● AIM
In the records below, begin at the line that has "Turn this picture" and stop after the line that has "WELD_DISTANCE = 0.003 * MM"; quote those lines verbatim and nothing more.

● EXERCISE DATA
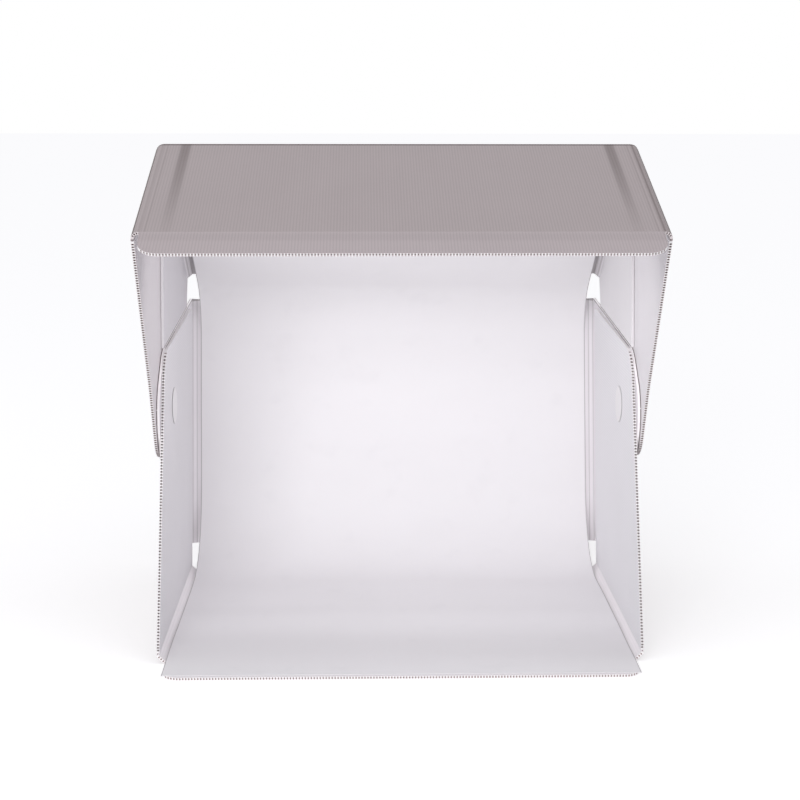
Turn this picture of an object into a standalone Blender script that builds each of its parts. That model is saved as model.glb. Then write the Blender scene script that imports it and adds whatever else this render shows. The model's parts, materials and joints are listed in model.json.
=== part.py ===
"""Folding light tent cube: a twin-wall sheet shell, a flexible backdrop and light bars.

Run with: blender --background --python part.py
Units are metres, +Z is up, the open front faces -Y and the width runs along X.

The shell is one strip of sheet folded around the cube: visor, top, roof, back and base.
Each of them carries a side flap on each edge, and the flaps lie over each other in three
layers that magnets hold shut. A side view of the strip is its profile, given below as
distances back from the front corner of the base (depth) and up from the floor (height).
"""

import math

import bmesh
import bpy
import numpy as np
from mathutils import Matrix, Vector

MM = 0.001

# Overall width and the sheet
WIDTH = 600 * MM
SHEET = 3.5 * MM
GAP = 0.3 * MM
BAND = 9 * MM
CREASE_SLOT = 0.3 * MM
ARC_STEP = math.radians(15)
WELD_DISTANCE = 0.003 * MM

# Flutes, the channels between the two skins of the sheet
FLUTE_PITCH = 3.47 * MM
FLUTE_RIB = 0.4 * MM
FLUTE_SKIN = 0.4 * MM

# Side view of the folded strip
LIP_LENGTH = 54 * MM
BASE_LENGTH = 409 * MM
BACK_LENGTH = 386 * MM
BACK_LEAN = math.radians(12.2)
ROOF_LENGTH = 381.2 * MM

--

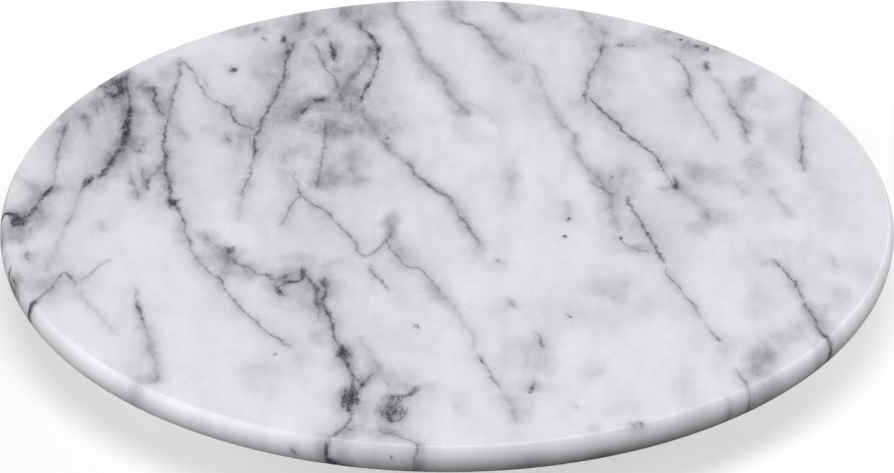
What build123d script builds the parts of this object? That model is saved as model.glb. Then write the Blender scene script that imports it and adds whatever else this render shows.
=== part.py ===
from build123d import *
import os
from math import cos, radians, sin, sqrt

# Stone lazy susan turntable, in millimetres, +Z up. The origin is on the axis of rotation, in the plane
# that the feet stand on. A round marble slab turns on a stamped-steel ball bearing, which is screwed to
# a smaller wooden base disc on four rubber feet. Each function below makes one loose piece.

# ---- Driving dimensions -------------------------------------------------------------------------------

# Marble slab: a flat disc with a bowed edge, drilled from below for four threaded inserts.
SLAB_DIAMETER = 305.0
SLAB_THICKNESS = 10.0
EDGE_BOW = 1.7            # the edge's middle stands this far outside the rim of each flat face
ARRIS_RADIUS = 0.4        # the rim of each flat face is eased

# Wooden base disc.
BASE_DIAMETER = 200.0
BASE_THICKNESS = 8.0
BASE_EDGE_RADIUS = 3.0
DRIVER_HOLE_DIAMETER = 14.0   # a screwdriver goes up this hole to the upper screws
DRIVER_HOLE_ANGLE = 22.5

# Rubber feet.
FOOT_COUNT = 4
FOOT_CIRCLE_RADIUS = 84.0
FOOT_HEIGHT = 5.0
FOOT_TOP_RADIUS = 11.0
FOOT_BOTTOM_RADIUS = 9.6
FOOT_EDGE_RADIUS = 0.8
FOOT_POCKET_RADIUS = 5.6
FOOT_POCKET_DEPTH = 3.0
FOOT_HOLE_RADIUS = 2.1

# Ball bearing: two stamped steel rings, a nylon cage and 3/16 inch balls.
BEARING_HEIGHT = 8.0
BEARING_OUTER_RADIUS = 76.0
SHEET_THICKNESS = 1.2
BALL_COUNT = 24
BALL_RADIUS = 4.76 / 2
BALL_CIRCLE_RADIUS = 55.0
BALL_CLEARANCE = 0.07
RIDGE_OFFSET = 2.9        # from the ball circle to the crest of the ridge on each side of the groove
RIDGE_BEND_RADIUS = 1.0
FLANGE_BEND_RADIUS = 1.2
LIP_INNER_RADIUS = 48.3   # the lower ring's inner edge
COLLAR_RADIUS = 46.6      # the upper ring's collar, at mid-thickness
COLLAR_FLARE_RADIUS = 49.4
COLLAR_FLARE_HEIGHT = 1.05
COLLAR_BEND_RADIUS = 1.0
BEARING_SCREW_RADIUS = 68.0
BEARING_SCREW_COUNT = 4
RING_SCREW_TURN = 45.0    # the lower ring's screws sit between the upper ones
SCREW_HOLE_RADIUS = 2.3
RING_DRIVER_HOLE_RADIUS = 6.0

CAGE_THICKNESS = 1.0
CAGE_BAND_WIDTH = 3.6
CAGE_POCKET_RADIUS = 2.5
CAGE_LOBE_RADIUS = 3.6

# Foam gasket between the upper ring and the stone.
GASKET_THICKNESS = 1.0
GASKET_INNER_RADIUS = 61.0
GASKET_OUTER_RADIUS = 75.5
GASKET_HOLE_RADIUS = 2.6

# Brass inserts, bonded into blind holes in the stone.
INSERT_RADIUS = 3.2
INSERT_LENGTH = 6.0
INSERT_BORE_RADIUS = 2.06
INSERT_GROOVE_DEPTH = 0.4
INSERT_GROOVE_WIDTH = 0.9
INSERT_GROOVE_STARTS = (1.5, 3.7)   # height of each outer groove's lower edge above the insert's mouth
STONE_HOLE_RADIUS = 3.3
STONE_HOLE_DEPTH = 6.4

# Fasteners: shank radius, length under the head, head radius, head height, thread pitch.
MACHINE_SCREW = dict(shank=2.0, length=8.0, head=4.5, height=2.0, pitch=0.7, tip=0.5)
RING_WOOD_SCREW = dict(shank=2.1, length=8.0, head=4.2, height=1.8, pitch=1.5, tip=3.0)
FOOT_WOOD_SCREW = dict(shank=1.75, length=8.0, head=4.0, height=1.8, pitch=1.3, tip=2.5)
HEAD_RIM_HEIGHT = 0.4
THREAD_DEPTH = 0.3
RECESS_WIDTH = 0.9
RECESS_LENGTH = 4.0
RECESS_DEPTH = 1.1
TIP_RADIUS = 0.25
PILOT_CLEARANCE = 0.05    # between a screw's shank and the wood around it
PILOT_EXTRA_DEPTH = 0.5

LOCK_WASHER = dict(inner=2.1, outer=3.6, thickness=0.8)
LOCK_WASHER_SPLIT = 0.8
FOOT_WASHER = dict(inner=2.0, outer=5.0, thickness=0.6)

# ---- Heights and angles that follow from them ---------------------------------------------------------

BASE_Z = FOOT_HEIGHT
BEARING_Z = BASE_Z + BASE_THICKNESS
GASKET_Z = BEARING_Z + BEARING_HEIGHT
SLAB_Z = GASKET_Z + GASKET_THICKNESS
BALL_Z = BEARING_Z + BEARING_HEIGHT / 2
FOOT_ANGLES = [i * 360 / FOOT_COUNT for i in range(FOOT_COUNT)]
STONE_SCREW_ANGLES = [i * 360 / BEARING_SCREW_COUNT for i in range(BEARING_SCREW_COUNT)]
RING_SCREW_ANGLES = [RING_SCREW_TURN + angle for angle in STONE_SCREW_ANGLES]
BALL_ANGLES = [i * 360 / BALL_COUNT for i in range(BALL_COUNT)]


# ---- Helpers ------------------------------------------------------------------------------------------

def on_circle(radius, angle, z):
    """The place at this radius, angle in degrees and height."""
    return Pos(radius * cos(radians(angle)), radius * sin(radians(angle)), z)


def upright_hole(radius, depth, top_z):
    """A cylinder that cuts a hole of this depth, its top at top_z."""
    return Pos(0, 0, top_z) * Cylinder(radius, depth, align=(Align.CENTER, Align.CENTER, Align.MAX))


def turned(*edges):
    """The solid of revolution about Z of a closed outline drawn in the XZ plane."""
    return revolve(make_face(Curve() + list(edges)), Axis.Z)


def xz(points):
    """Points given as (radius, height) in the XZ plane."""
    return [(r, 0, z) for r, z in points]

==

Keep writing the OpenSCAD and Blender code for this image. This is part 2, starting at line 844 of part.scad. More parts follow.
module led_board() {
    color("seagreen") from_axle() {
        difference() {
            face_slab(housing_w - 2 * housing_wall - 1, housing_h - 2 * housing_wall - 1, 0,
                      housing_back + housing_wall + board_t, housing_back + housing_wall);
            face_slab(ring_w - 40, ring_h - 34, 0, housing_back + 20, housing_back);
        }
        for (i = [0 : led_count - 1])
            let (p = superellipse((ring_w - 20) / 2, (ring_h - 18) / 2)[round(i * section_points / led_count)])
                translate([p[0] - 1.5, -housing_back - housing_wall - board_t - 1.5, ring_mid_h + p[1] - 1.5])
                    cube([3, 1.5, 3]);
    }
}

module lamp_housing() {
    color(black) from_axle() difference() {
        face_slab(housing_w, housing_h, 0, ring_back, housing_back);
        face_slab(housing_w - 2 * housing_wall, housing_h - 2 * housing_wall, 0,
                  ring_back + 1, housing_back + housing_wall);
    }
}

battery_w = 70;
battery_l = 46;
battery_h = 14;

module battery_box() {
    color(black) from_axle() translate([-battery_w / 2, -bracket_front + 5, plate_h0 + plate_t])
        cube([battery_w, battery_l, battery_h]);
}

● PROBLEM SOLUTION
Turn this picture of an object into a standalone Blender script that builds each of its parts. That model is saved as model.glb. Then write the Blender scene script that imports it and adds whatever else this render shows. The model's parts, materials and joints are listed in model.json.
=== part.py ===
"""Folding light tent cube: a twin-wall sheet shell, a flexible backdrop and light bars.

Run with: blender --background --python part.py
Units are metres, +Z is up, the open front faces -Y and the width runs along X.

The shell is one strip of sheet folded around the cube: visor, top, roof, back and base.
Each of them carries a side flap on each edge, and the flaps lie over each other in three
layers that magnets hold shut. A side view of the strip is its profile, given below as
distances back from the front corner of the base (depth) and up from the floor (height).
"""

import math

import bmesh
import bpy
import numpy as np
from mathutils import Matrix, Vector

MM = 0.001

# Overall width and the sheet
WIDTH = 600 * MM
SHEET = 3.5 * MM
GAP = 0.3 * MM
BAND = 9 * MM
CREASE_SLOT = 0.3 * MM
ARC_STEP = math.radians(15)
WELD_DISTANCE = 0.003 * MM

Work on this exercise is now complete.